◆ **INPUT**:
○ ○ ○ ○ ○

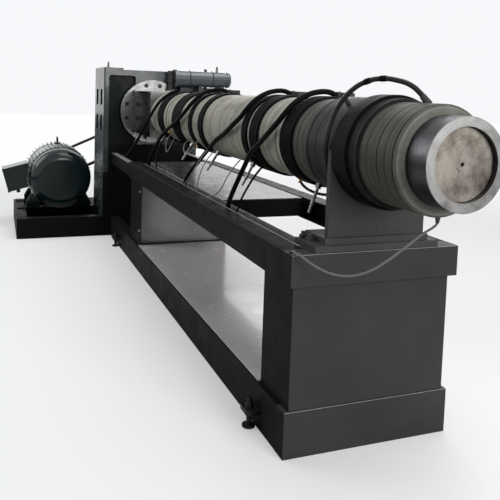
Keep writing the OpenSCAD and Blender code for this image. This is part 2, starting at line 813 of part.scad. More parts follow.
// Skid under the gearbox stand and the motor: three channels along X between two along Y
module drive_skid_sides() {
    inner_len = skid_len - 2 * skid_flange;
    color([0.06, 0.06, 0.06]) translate([stand_front - skid_len + skid_flange, 0, 0]) {
        translate([0, skid_y0, 0]) channel(inner_len, rail_h, skid_flange);
        translate([0, -gearbox_half_w, 0]) channel(inner_len, rail_h, skid_flange);
        translate([0, gearbox_half_w, 0]) mirror([0, 1, 0])
            channel(inner_len, rail_h, skid_flange);
    }
}
module drive_skid_ends() {
    width = gearbox_half_w - skid_y0;
    color([0.06, 0.06, 0.06]) for (end = [0, 1])
        translate([stand_front - end * skid_len, skid_y0, 0]) mirror([end, 0, 0]) {
            rotate([0, 0, 90]) channel(width, rail_h, skid_flange);
            for (y = [0, width - channel_t])
                translate([-skid_flange, y, channel_t])
                    cube([skid_flange - channel_t, channel_t, rail_h - 2 * channel_t]);
        }
}
// Slotted rails across the skid, on which the motor slides to tighten the belts
module motor_slide_rails() {
    slot_w = 18;
    slot_depth = 6;
    margin = 20;
    len = -gearbox_half_w - slide_gap - skid_y0 - margin;
    color([0.1, 0.1, 0.1]) for (x = motor_foot_x)
        translate([x - slide_w / 2, skid_y0 + margin, rail_h]) difference() {
            cube([slide_w, len, slide_h]);
            translate([(slide_w - slot_w) / 2, margin, slide_h - slot_depth])
                cube([slot_w, len - 2 * margin, slot_depth + 1]);
        }
}

module at_motor() {
    translate([0, -motor_y, motor_axis_z]) children();
}
// Finned motor frame with a lifting eye
module motor_frame() {
    fin_count = 44;
    fin_t = 6;
    fin_root = 30;
    body_r = cowl_d / 2 - 12;
    color([0.08, 0.15, 0.15]) at_motor() {
        translate([motor_frame_x0, 0, 0]) rotate([90, 0, 90]) linear_extrude(motor_len) union() {
            circle(r = body_r, $fn = round_fn);
            for (i = [0:fin_count - 1]) rotate(360 / fin_count * i)
                translate([cowl_d / 2 - fin_root, -fin_t / 2])
                    square([motor_fin_d / 2 - cowl_d / 2 + fin_root, fin_t]);
        }
        translate([motor_frame_x0 + motor_len / 2, 0, motor_fin_d / 2 - 1]) lifting_eye(24, 8);
    }
}
// Domed cowl over the fan
module motor_cowl() {
    edge_r = 95;
    lip_w = 12;
    lip_out = 6;
    color([0.08, 0.15, 0.15]) at_motor() translate([frame_x1, 0, 0]) turned_x() {
        square([cowl_d / 2, cowl_len - edge_r]);
        square([cowl_d / 2 + lip_out, lip_w]);
        translate([0, cowl_len - edge_r]) square([cowl_d / 2 - edge_r, edge_r]);
        intersection() {
            translate([cowl_d / 2 - edge_r, cowl_len - edge_r]) circle(r = edge_r, $fn = 48);
            translate([cowl_d / 2 - edge_r, cowl_len - edge_r]) square([edge_r, edge_r]);
        }
    }
}
// Four feet: a plate with two sloping ribs up to the frame
module motor_feet() {
    foot_w = 90;
    foot_len = 120;
    plate_t = 22;
    rib_t = 16;
    rib_h = 150;
    color([0.08, 0.15, 0.15])
        for (x = motor_foot_x) for (side = [0, 1]) translate([x, -motor_y, rail_h + slide_h])
            mirror([0, side, 0]) difference() {
                union() {
                    translate([-foot_w / 2, -foot_pitch_y / 2 - foot_len / 2, 0])
                        cube([foot_w, foot_len, plate_t]);
                    for (dx = [-foot_w / 2, foot_w / 2 - rib_t])
                        translate([dx, -foot_pitch_y / 2, 0]) rotate([90, 0, 90]) linear_extrude(rib_t)
                            polygon([[-foot_len / 2, plate_t], [foot_len / 2, plate_t],
                                     [foot_len / 2, rib_h], [0, rib_h], [-foot_len / 2, 2 * plate_t]]);
                }
                translate([-foot_w, 0, motor_shaft_h]) rod_x(0, 2 * foot_w, motor_fin_d / 2);
            }
}
// Drive end shield with a stepped bearing boss
module motor_drive_shield() {
    edge = 18;
    boss_r = 120;
    rim_r = cowl_d / 2 - edge / 2;
    color([0.08, 0.15, 0.15]) at_motor() translate([shield_x0, 0, 0]) turned_x()
        polygon([
            [0, 0], [boss_r, 0], [boss_r, shaft_boss_len], [rim_r - edge, shaft_boss_len],
            [rim_r, shaft_boss_len + edge], [rim_r, shaft_boss_len + shield_len],
            [0, shaft_boss_len + shield_len]
        ]);
}
// Terminal box on the near side, with its lid and two cable glands
module terminal_box() {
    box = [240, 216, 215];
    tilt = 15;
    box_y0 = -164 - motor_fin_d / 2;
    box_z0 = -20;
    front_gap = 20;
    lid_t = 14;
    lid_out = 5;
    gland_r = 17;
    gland_len = 34;
    gland_x = [70, 170];
    gland_y = 70;
    x0 = frame_x1 - front_gap - box[0];
    color([0.08, 0.15, 0.15]) at_motor() difference() {
        rotate([tilt, 0, 0]) translate([x0, box_y0, box_z0]) {
            cube(box);
            translate([-lid_out, -lid_t, -lid_out])
                cube([box[0] + 2 * lid_out, lid_t, box[2] + 2 * lid_out]);
            for (x = gland_x) translate([x, gland_y, -gland_len])
                cylinder(h = gland_len, r = gland_r, $fn = small_fn);
        }
        rod_x(x0 - 1, x0 + box[0] + 1, motor_fin_d / 2);
    }
}

// Half width of a belt at a radius
function belt_half(r) = belt_top_w / 2 - (belt_out_r - r) * tan(flank_angle);
// Pulley with a rim, a web, a hub and one wedge groove for each belt
module pulley() {
    rim_t = 34;
    web_t = 30;
    hub_r = 70;
    rim_r = pulley_d / 2;
    floor_r = belt_in_r - groove_floor;
    floor_half = belt_half(floor_r) + belt_clearance;
    mouth_r = rim_r + 1;
    mouth_half = belt_half(mouth_r) + belt_clearance;
    translate([pulley_x - pulley_w / 2, 0, 0]) turned_x() difference() {
        union() {
            translate([rim_r - rim_t, 0]) square([rim_t, pulley_w]);
            square([hub_r, pulley_w]);
            translate([0, (pulley_w - web_t) / 2]) square([rim_r, web_t]);
        }
        for (i = [0:belt_count - 1])
            translate([0, pulley_w / 2 + (i - (belt_count - 1) / 2) * belt_pitch])
                polygon([[floor_r, -floor_half], [mouth_r, -mouth_half], [mouth_r, mouth_half],
                         [floor_r, floor_half]]);
    }
}
module motor_pulley() {
    color([0.3, 0.3, 0.3]) at_motor() {
        pulley();
        rod_x(pulley_x + pulley_w / 2, shield_x0, shaft_r);
    }
}
module gearbox_pulley() {
    color([0.3, 0.3, 0.3]) translate([0, input_y, input_z]) {
        pulley();
        rod_x(pulley_x + pulley_w / 2, sleeve_x0, shaft_r);
    }
}
// Bearing sleeve of the input shaft, flanged to the back of the gearbox and ribbed
module gearbox_input_sleeve() {
    flange_r = 160;
    base_t = 26;
    root_r = 118;
    tip_r = 96;
    collar_r = 108;
    collar_w = 30;
    rib_t = 16;
    rib_len = 240;
    len = gearbox_rear - sleeve_x0;
    color([0.38, 0.44, 0.44]) translate([0, input_y, input_z]) {
        translate([sleeve_x0, 0, 0]) turned_x()
            polygon([[0, 0], [collar_r, 0], [collar_r, collar_w], [tip_r, collar_w], [root_r, len - base_t],
                     [flange_r, len - base_t], [flange_r, len], [0, len]]);
        for (a = [0:90:270]) rotate([a, 0, 0])
            translate([gearbox_rear - base_t, rib_t / 2, 0]) rotate([90, 0, 0]) linear_extrude(rib_t)
                polygon([[0, 0], [0, flange_r - 6], [-rib_len, tip_r + 4], [-rib_len, 0]]);
    }
}

module belt_section() {
    polygon([[belt_in_r, -belt_half(belt_in_r)], [belt_out_r, -belt_top_w / 2],
             [belt_out_r, belt_top_w / 2], [belt_in_r, belt_half(belt_in_r)]]);
}
// One endless wedge belt round two equal pulleys at p and q
module wedge_belt(p, q) {
    d = norm(q - p);
    translate(p) rotate(atan2(q[1] - p[1], q[0] - p[0])) {
        rotate(90) rotate_extrude(angle = 180, $fn = round_fn) belt_section();
        translate([d, 0, 0]) rotate(-90) rotate_extrude(angle = 180, $fn = round_fn) belt_section();
        for (side = [0, 1]) mirror([0, side, 0])
            rotate([90, 0, 90]) linear_extrude(d) belt_section();
    }
}
module drive_belts() {
    color([0.03, 0.03, 0.03])
        for (i = [0:belt_count - 1])
            translate([pulley_x + (i - (belt_count - 1) / 2) * belt_pitch, 0, 0])
                rotate([90, 0, 90]) wedge_belt([-motor_y, motor_axis_z], [input_y, input_z]);
}

// Levelling bolts in round-nosed lugs on the outer faces of the base rails
module levelling_feet() {
    lug_x = [6 - front_pedestal_depth, stand_front + 415];
    lug_z = 62;
    lug_w = 90;
    lug_t = 18;
    lug_out = 52;
    bolt_at = 26;
    bolt_r = 10;
    bolt_top = 117;
    pad_r = 26;
    pad_h = 10;
    nut_r = 17;
    nut_h = 16;
    nose_r = 20;
    color([0.12, 0.12, 0.12])
        for (side = [0, 1]) mirror([0, side, 0])
            for (x = lug_x) translate([x, -rail_half_w, 0]) {
                translate([-lug_w / 2, -lug_out, lug_z]) linear_extrude(lug_t) {
                    translate([nose_r, 0]) square([lug_w - 2 * nose_r, lug_out]);
                    translate([0, nose_r]) square([lug_w, lug_out - nose_r]);
                    for (nose_x = [nose_r, lug_w - nose_r])
                        translate([nose_x, nose_r]) circle(r = nose_r, $fn = small_fn);
                }
                translate([0, -bolt_at, 0]) {
                    cylinder(h = pad_h, r = pad_r, $fn = small_fn);
                    cylinder(h = bolt_top, r = bolt_r, $fn = small_fn);
                    translate([0, 0, lug_z + lug_t]) cylinder(h = nut_h, r = nut_r, $fn = 6);
                    translate([0, 0, lug_z - nut_h]) cylinder(h = nut_h, r = nut_r, $fn = 6);
                }
            }
}

function heading(p, i) = p[min(i + 1, len(p) - 1)] - p[max(i - 1, 0)];
function unit(v) = v / norm(v);
// A tube of round section along a list of points; across is never in line with it
module cable(p, d, across) {
    sides = 8;
    points = [
        for (i = [0:len(p) - 1])
            let (t = unit(heading(p, i)), n = unit(cross(cross(t, across), t)), b = cross(t, n))
                for (k = [0:sides - 1])
                    p[i] + d / 2 * (cos(360 * k / sides) * n + sin(360 * k / sides) * b)
    ];
    walls = [
        for (i = [0:len(p) - 2]) for (k = [0:sides - 1])
            let (a = i * sides + k, b = i * sides + (k + 1) % sides) [a, a + sides, b + sides, b]
    ];
    last = (len(p) - 1) * sides;
    start_cap = [for (k = [0:sides - 1]) k];
    end_cap = [for (k = [sides - 1:-1:0]) last + k];
    polyhedron(points, concat([start_cap, end_cap], walls));
}
module heater_lead_1() {
    color([0.05, 0.05, 0.05]) cable(heater_lead_1_points, heater_lead_d, [-0.6, 0.8, 0]);
}
module heater_lead_2() {
    color([0.05, 0.05, 0.05]) cable(heater_lead_2_points, heater_lead_d, [-0.6, 0.8, 0]);
}
module heater_lead_3() {
    color([0.05, 0.05, 0.05]) cable(heater_lead_3_points, heater_lead_d, [-0.6, 0.8, 0]);
}
module hose_arch() {
    color([0.08, 0.08, 0.08]) cable(hose_points, hose_d, [-0.6, 0.8, 0]);
}
module hanging_lead() {
    color([0.7, 0.7, 0.7]) cable(hanging_lead_points, hanging_lead_d, [-0.7, 0.7, 0]);
}

base_rail_near();
base_rail_far();
front_plinth();
base_cross_bars();
base_plate();
top_beam_near();
top_beam_far();
front_rim();
rear_cross_beam();
frame_cross_bars();
deck_plate();
front_cabinet();
front_panel();
rear_pedestal();
rear_side_beams();
cable_tray();
gearbox_stand();
gearbox_housing();
gearbox_eyebolt();
output_flange();
flange_screws();
feed_block();
barrel_tube();
heater_jacket_1();
heater_jacket_2();
heater_jacket_3();
heater_jacket_4();
heater_jacket_5();
saddle_cover();
cable_straps();
heater_terminals();
thermocouples();
head_ring();
blank_disc();
barrel_support();
support_feet();
oil_cooler();
cooler_valve();
cooler_bracket();
drive_skid_sides();
drive_skid_ends();
motor_slide_rails();
motor_frame();
motor_cowl();
motor_feet();
motor_drive_shield();
terminal_box();
motor_pulley();
gearbox_input_sleeve();
gearbox_pulley();
drive_belts();
levelling_feet();
heater_lead_1();
heater_lead_2();
heater_lead_3();
hose_arch();
hanging_lead();
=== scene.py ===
import math

import bmesh
import bpy
from mathutils import Matrix, Vector
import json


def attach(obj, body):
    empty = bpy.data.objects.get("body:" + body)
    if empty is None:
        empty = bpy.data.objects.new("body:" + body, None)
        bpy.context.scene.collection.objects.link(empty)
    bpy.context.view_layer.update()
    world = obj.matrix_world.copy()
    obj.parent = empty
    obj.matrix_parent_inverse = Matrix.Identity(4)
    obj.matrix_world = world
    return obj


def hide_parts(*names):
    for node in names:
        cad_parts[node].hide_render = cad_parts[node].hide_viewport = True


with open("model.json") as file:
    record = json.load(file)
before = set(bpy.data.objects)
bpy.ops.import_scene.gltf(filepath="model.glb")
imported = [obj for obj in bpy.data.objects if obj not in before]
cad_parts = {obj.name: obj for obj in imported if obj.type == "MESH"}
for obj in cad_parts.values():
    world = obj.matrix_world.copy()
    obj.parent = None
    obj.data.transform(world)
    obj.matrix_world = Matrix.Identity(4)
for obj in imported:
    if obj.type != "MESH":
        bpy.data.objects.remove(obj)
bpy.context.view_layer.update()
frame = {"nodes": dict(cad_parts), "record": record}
nodes = frame["nodes"]
scene = bpy.context.scene

AXIS_Z = 1.1
BARREL = Vector((0, 0, AXIS_Z))
MOTOR = Vector((0, -0.745, 0.467))
DRIVE_SHAFT = Vector((0, -0.12, 0.748))

# Camera
EYE = Vector((2.020, -1.290, 1.288))
AHEAD = Vector((-0.92926, 0.36094, -0.07868))
UPWARDS = Vector((-0.08573, -0.00353, 0.99631))
LENS = 47.2
SHIFT_Y = -0.209


def make_camera():
    data = bpy.data.cameras.new("camera")
    data.lens = LENS
    data.sensor_width = 36
    data.shift_y = SHIFT_Y
    data.clip_end = 100
    camera = bpy.data.objects.new("camera", data)
    scene.collection.objects.link(camera)
    right = AHEAD.cross(UPWARDS)
    camera.matrix_world = Matrix.Translation(EYE) @ Matrix(
        (right, UPWARDS, -AHEAD)).transposed().to_4x4()
    scene.camera = camera


make_camera()


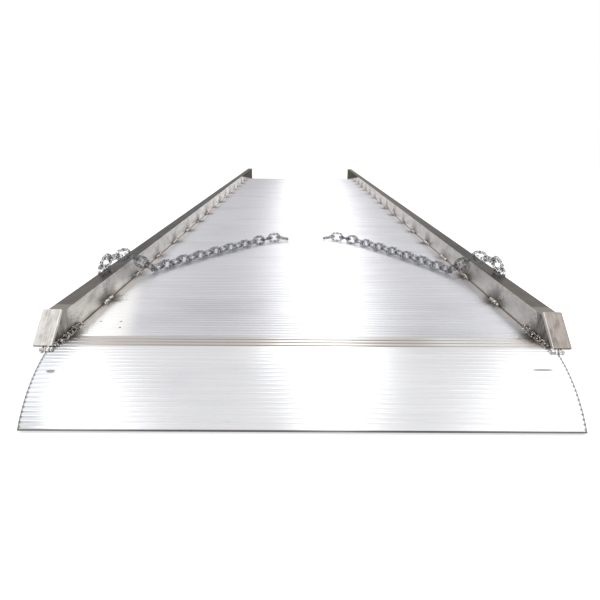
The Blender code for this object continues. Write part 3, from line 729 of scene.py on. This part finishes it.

○ ○ ○ ○ ○

◆ **GIVEN PROBLEM**:
Within the material above, transcribe exactly the lines that run from the line holding "before = set(bpy.data.objects)" through the line holding "DRIVE_SHAFT = Vector((0, -0.12, 0.748))".

◆ **EXERCISE RESULT**:
before = set(bpy.data.objects)
bpy.ops.import_scene.gltf(filepath="model.glb")
imported = [obj for obj in bpy.data.objects if obj not in before]
cad_parts = {obj.name: obj for obj in imported if obj.type == "MESH"}
for obj in cad_parts.values():
    world = obj.matrix_world.copy()
    obj.parent = None
    obj.data.transform(world)
    obj.matrix_world = Matrix.Identity(4)
for obj in imported:
    if obj.type != "MESH":
        bpy.data.objects.remove(obj)
bpy.context.view_layer.update()
frame = {"nodes": dict(cad_parts), "record": record}
nodes = frame["nodes"]
scene = bpy.context.scene

AXIS_Z = 1.1
BARREL = Vector((0, 0, AXIS_Z))
MOTOR = Vector((0, -0.745, 0.467))
DRIVE_SHAFT = Vector((0, -0.12, 0.748))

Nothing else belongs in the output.